Folding down to his knees, he took her hands in his. “You can tell me.”

Maybe she could. “I’m in a tower, with no way out, surrounded by an endless field of lilies.” He waited patiently, and she blew out a breath. “And that’s it. It sounds silly when I describe it, but…”

“It doesn’t sound silly,” he corrected. “You’re alone in the tower, maybe in the whole world.”

“Yes,” she breathed, beyond grateful that he understood the quiet horror of it. “And there’s no future for me after that. It just stops, there in that tower.”

Nodding absently, he studied her hands, stroking his thumbs over the backs of them. “It sounds like an alter-realm, though one we haven’t seen yet.”

“That only recently occurred to me, too.”

“How soon?”

“I don’t know. Sooner than it used to be.”

“You haven’t told even Astar?”

“I’m too noble,” she replied wryly, throwing his accusation back at him. “I don’t want to worry him.”

Jak lifted his gaze to hers. “I apologize for that. I shouldn’t have said it. You are the least-selfish person I’ve ever known.”
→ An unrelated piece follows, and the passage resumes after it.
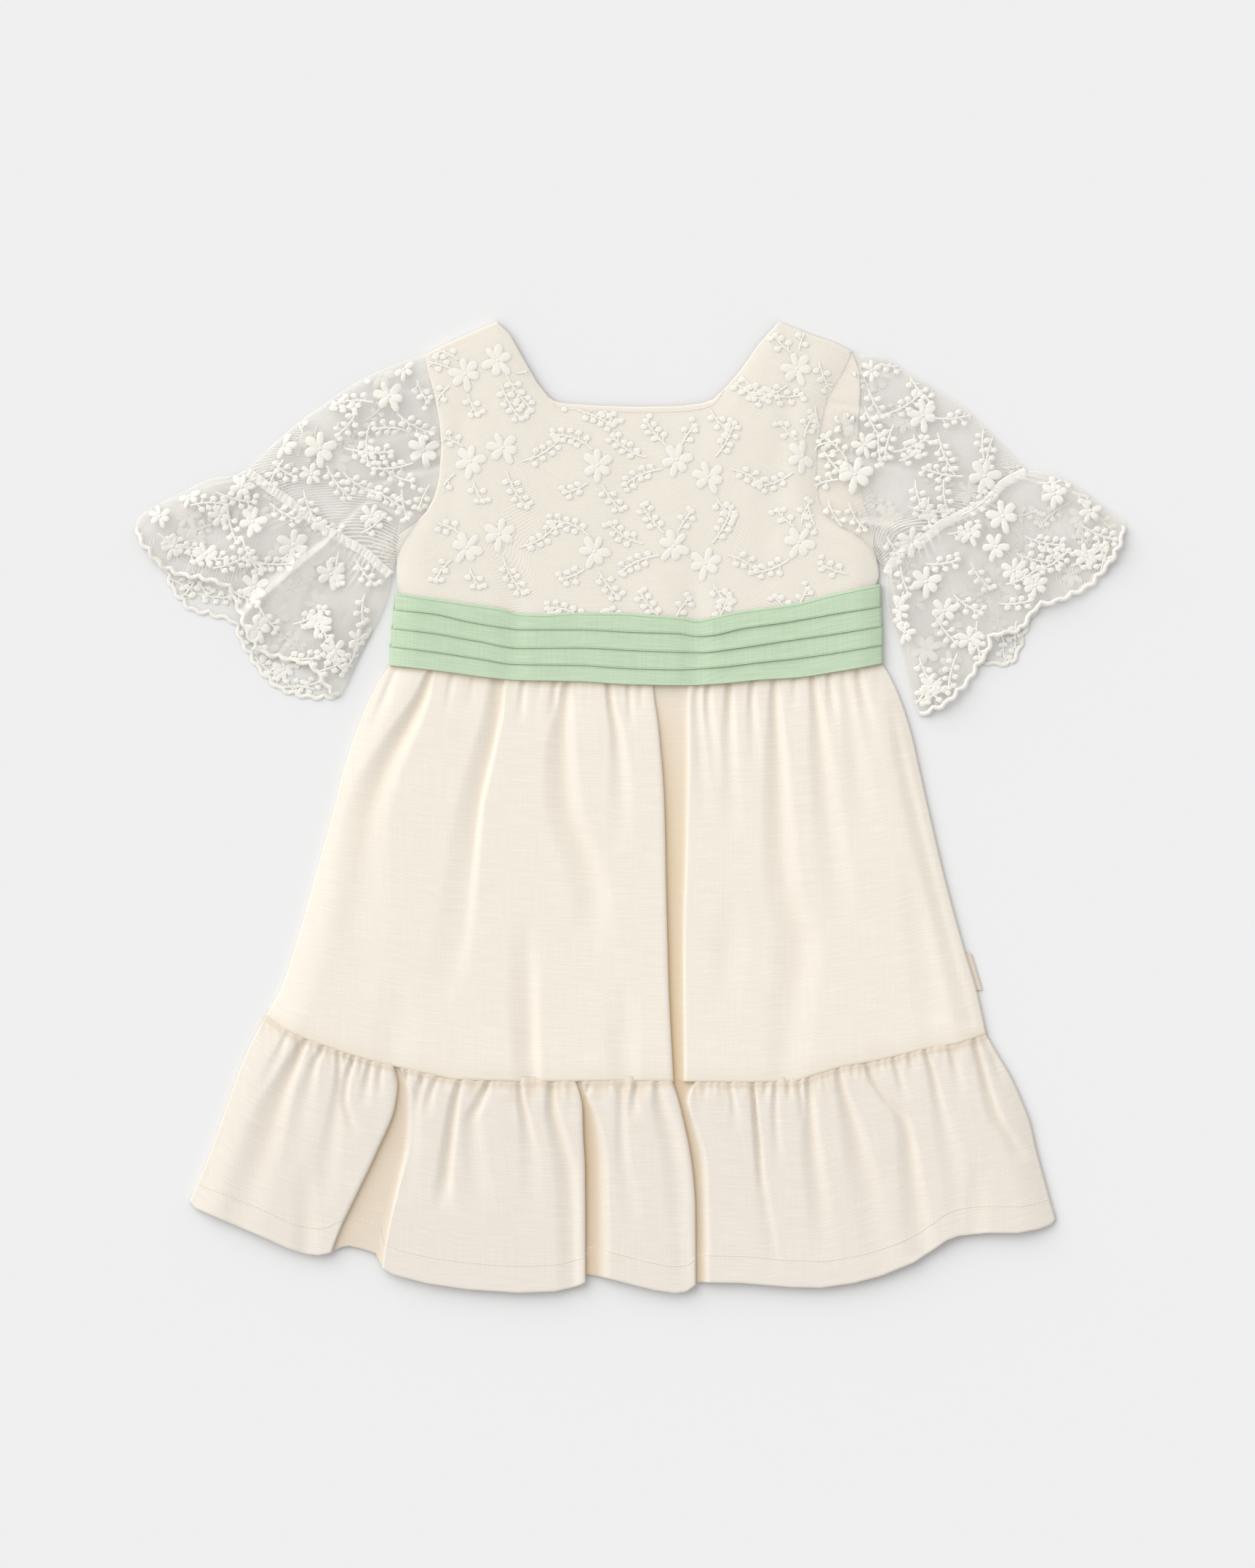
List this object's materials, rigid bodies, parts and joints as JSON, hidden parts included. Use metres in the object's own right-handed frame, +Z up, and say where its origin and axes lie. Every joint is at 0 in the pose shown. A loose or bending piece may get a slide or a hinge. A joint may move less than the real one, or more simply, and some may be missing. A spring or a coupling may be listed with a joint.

Extracting one hand, she laid it over his cheek, stroking the silky beard. His gaze on hers, he turned his head and kissed her palm, lingering there, sending renewed shivers through her body. “It was a well-aimed strike,” she admitted. “It is easier for me to wall everyone out, rather than to risk…”

“Risk what?” he asked, searching her face, rubbing his cheek against her palm.

“I know you laugh at me, but I don’t want anyone to be hurt when I’m gone and don’t come back.”

“Oh, my star.” He gazed at her, emotions welling through him like the swells of the ocean. “So many people would grieve your loss. And that’s how it should be. It’s not wrong to be loved.”

“I know that in my head.”

“Well, know this in your heart: I’m not letting you go. Where you travel, I’ll be with you.”

“In my vision, you’re not there.”

“Because you didn’t let me be with you until now. But this,” he said, squeezing her hands, “this is forever. I’ll always be right here, guarding your back.”

Her heart squeezed as if he’d taken that in his hand too. Perhaps he had. “All right,” she said. “I want you to be with me, no matter what.”

“I want to promise that I won’t hurt you,” he said solemnly, “but I know that I did. You’ve been crying.” He lifted a hand to stroke a gentle finger over her cheek. “I’m sorry for that.”

People argue. The more they care, the more painful it is. “Well,” she said, a smile breaking through to crack her lips, “it’s your heart in pieces ground into the rug over there.”

With a groan, he dropped his head into her lap. “Danu, that was overly dramatic, wasn’t it? I blame the whiskey, and misguided Dasnarian poet hopefuls in my ancestry.”

Cupping his jaw, she lifted his head. “Jak, they say three time’s a charm.”

His dark eyes gleamed. “What are you saying?”

“I’m asking for one more start-over. Can we try this again?”

“Ah, my star,” he breathed, “as many times as you like. Again and again and again.” Levering up to his knees, he stroked her hair back from her face, touching her with devastating tenderness. “Though I feel I have to say, we can still go slowly. I don’t want this pending destiny of yours to create pressure.”